Lucas 6:13-16
Lucas 6:13-16 Het Boek (HTB)
Tegen de morgen riep Hij zijn leerlingen bij Zich en koos er twaalf uit die Hij zijn apostelen, gezanten, noemde. Het waren Simon (die Hij voortaan Petrus noemde) en diens broer Andreas, Jakobus, Johannes, Filippus, Bartholomeüs, Mattheüs, Thomas, Jakobus (de zoon van Alfeüs), Simon de Zeloot, Judas (de zoon van Jakobus) en Judas Iskariot (die Hem later zou uitleveren).
Lucas 6:13-16 Statenvertaling (Importantia edition) (STV)
En als het dag was geworden, riep Hij Zijn discipelen tot Zich, en verkoos er twaalf uit hen, die Hij ook apostelen noemde: Namelijk Simon, welken Hij ook Petrus noemde; en Andréas zijn broeder, Jakobus en Johannes, Filippus en Bartholomeüs; Mattheüs en Thomas, Jakobus, den zoon van Alfeüs, en Simon genaamd Zelótes; Judas den broeder van Jakobus, en Judas Iskariot, die ook de verrader geworden is.

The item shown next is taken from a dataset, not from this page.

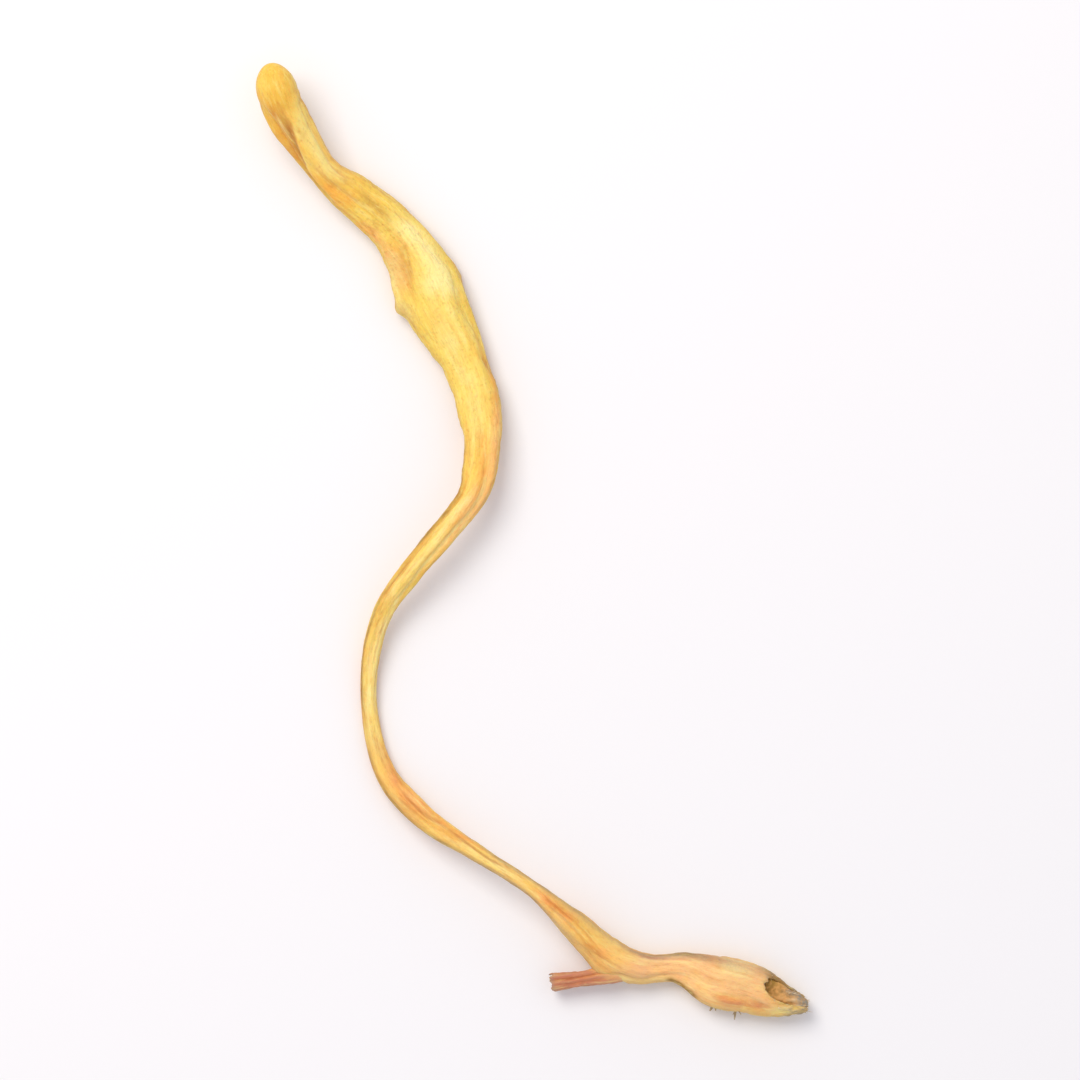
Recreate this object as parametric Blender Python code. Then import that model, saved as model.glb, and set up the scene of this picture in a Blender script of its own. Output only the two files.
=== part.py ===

Lucas 6:13-16 Herziene Statenvertaling (HSV)
En toen het dag was geworden, riep Hij Zijn discipelen bij Zich en koos er twaalf van hen uit, die Hij ook apostelen noemde: Simon, die Hij ook Petrus noemde, en zijn broer Andreas, Jakobus en Johannes, Filippus en Bartholomeüs; Mattheüs en Thomas, Jakobus, de zoon van Alfeüs, en Simon die Zelotes genoemd werd, Judas, de broer van Jakobus, en Judas Iskariot, die ook de verrader geworden is.
Lucas 6:13-16 NBG-vertaling 1951 (NBG51)
En toen het dag geworden was, riep Hij zijn discipelen tot Zich en koos er twaalf uit, die Hij ook apostelen noemde: Simon, die Hij ook Petrus noemde, en Andreas, zijn broeder, en Jakobus en Johannes, en Filippus en Bartolomeüs, en Matteüs en Tomas, [en] Jakobus, de zoon van Alfeüs, en Simon, bijgenaamd de Zeloot, en Judas, de zoon van Jakobus, en Judas Iskariot, die de verrader geworden is.
Lucas 6:13-16 BasisBijbel (BB)
Toen het weer dag was geworden, riep Hij zijn leerlingen bij Zich. Hij koos er twaalf uit. Die noemde Hij apostelen. Het waren Simon, die Hij ook Petrus noemde, Petrus' broer Andreas, Jakobus, Johannes, Filippus, Bartolomeüs, Matteüs (= Levi), Tomas, Jakobus de zoon van Alfeüs, Simon die de bijnaam 'de Zeloot' had, Judas de zoon van Jakobus, en Judas Iskariot, die Hem later verraden heeft.